◆ **TASK DATA**:
——

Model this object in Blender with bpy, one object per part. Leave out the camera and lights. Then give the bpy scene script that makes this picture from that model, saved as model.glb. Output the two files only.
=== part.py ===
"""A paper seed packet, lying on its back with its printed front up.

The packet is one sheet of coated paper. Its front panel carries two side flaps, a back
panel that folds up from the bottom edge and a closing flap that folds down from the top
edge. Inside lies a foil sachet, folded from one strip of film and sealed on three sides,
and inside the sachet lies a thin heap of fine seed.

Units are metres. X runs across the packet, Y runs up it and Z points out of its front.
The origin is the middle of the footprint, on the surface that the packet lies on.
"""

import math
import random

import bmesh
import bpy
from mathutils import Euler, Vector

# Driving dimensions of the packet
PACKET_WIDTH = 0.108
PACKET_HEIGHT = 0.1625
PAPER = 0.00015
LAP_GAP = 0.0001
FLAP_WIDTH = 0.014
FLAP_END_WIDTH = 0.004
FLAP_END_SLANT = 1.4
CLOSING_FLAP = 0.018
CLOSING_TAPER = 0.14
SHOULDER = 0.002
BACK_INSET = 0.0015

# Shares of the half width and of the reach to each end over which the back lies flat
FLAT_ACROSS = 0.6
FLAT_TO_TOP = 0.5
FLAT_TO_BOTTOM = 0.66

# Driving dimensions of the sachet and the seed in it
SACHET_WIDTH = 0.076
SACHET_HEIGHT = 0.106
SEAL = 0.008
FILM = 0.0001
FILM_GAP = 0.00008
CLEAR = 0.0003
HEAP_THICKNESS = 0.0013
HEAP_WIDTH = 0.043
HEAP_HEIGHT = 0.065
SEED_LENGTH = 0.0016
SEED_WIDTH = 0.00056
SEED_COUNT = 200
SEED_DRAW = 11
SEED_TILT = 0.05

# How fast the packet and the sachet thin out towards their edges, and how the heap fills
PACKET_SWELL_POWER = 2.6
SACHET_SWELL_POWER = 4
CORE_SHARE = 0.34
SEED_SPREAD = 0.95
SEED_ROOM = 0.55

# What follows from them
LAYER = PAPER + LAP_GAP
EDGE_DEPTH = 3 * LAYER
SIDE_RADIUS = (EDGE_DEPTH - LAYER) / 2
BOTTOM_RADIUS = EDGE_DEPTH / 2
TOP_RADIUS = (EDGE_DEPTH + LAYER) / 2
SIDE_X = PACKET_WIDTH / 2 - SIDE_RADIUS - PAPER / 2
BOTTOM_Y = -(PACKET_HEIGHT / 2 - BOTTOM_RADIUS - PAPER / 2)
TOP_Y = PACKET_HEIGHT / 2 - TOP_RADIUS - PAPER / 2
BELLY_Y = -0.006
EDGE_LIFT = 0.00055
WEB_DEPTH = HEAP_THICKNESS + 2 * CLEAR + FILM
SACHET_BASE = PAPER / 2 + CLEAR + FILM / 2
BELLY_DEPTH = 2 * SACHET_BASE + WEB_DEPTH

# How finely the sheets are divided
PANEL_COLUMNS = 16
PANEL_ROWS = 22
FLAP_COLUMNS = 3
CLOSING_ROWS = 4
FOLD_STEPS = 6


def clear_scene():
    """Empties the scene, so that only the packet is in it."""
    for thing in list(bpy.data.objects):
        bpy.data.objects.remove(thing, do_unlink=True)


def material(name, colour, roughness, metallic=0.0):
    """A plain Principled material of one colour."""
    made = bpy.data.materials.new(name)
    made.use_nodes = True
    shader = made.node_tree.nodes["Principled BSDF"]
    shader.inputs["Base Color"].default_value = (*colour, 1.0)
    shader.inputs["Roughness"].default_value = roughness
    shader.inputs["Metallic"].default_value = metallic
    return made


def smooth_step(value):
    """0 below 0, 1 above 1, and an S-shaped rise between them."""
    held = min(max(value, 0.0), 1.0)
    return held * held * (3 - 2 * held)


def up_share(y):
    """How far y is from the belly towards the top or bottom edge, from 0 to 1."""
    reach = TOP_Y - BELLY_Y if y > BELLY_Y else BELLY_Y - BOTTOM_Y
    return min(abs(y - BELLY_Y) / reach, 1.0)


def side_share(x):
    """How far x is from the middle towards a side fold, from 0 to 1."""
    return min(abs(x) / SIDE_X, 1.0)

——

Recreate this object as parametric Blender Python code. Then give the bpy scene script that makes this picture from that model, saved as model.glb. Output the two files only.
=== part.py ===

——

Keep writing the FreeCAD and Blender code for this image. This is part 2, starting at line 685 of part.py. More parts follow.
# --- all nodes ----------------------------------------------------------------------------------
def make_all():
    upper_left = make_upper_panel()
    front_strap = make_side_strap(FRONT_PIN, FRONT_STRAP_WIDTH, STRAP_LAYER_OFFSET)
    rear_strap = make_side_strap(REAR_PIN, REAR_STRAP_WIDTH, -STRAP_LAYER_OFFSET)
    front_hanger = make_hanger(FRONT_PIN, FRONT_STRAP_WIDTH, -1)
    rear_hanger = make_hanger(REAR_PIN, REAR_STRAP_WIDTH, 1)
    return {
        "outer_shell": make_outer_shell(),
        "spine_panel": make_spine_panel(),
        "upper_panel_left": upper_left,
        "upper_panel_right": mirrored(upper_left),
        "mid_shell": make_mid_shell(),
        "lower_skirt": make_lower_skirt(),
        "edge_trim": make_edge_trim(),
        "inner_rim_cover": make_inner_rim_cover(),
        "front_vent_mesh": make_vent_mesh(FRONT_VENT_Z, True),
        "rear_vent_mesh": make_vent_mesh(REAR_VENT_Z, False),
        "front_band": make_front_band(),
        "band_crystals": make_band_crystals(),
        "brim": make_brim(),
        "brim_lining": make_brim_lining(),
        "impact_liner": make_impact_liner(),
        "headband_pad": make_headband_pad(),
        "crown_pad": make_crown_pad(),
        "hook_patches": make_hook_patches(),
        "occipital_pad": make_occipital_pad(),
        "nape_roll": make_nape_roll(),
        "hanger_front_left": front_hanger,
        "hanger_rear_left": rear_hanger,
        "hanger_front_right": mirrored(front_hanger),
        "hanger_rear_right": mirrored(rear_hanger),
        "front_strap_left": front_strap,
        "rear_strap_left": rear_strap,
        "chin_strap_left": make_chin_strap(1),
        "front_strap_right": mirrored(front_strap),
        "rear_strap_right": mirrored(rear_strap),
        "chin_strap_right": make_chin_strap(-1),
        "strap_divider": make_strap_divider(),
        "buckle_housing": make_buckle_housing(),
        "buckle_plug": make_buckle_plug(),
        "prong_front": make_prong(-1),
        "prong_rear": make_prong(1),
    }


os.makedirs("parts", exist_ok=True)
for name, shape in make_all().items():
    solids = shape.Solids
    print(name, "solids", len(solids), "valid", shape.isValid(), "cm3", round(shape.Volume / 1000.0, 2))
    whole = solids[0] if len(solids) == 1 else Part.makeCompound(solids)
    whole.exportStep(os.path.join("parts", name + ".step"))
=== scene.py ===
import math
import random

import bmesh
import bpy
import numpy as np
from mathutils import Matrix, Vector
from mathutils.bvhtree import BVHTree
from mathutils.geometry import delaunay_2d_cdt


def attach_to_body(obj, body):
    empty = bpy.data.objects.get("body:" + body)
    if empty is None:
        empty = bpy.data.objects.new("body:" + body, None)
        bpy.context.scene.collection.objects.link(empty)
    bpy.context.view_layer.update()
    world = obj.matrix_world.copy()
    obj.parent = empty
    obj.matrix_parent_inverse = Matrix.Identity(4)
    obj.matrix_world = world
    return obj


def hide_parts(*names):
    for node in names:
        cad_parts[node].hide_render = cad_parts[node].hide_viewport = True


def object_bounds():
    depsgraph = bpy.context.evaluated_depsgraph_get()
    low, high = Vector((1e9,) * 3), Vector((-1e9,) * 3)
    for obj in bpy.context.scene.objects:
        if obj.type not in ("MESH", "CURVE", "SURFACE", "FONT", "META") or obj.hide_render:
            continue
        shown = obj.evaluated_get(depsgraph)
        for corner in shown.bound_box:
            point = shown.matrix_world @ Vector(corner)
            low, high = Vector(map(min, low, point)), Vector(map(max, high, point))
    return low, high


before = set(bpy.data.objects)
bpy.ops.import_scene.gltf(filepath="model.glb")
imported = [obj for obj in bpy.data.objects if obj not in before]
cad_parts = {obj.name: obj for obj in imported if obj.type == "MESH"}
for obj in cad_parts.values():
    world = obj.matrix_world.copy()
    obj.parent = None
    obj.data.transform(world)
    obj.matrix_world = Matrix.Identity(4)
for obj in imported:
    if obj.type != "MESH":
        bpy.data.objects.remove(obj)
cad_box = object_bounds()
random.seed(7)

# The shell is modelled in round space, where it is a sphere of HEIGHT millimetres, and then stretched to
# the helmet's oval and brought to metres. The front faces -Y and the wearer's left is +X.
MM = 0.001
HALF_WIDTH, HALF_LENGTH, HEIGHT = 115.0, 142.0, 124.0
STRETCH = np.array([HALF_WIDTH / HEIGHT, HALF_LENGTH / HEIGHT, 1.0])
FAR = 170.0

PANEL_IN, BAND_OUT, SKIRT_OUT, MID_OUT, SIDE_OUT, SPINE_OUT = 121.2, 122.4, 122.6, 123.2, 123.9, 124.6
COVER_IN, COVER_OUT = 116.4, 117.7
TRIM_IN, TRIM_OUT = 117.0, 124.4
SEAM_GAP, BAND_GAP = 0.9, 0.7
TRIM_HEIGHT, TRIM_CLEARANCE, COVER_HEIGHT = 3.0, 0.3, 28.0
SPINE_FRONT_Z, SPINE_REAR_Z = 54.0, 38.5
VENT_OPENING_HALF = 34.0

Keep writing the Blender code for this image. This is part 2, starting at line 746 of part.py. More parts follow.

——

◆ **YOUR OBJECTIVE**:
Above are the records; from them, give again exactly the lines from the one containing "round(shape.Volume / 1000.0, 2))" through the one containing "bpy.context.scene.collection.objects.link(empty)", both included.

◆ **COMPLETE ANSWER**:
    print(name, "solids", len(solids), "valid", shape.isValid(), "cm3", round(shape.Volume / 1000.0, 2))
    whole = solids[0] if len(solids) == 1 else Part.makeCompound(solids)
    whole.exportStep(os.path.join("parts", name + ".step"))
=== scene.py ===
import math
import random

import bmesh
import bpy
import numpy as np
from mathutils import Matrix, Vector
from mathutils.bvhtree import BVHTree
from mathutils.geometry import delaunay_2d_cdt


def attach_to_body(obj, body):
    empty = bpy.data.objects.get("body:" + body)
    if empty is None:
        empty = bpy.data.objects.new("body:" + body, None)
        bpy.context.scene.collection.objects.link(empty)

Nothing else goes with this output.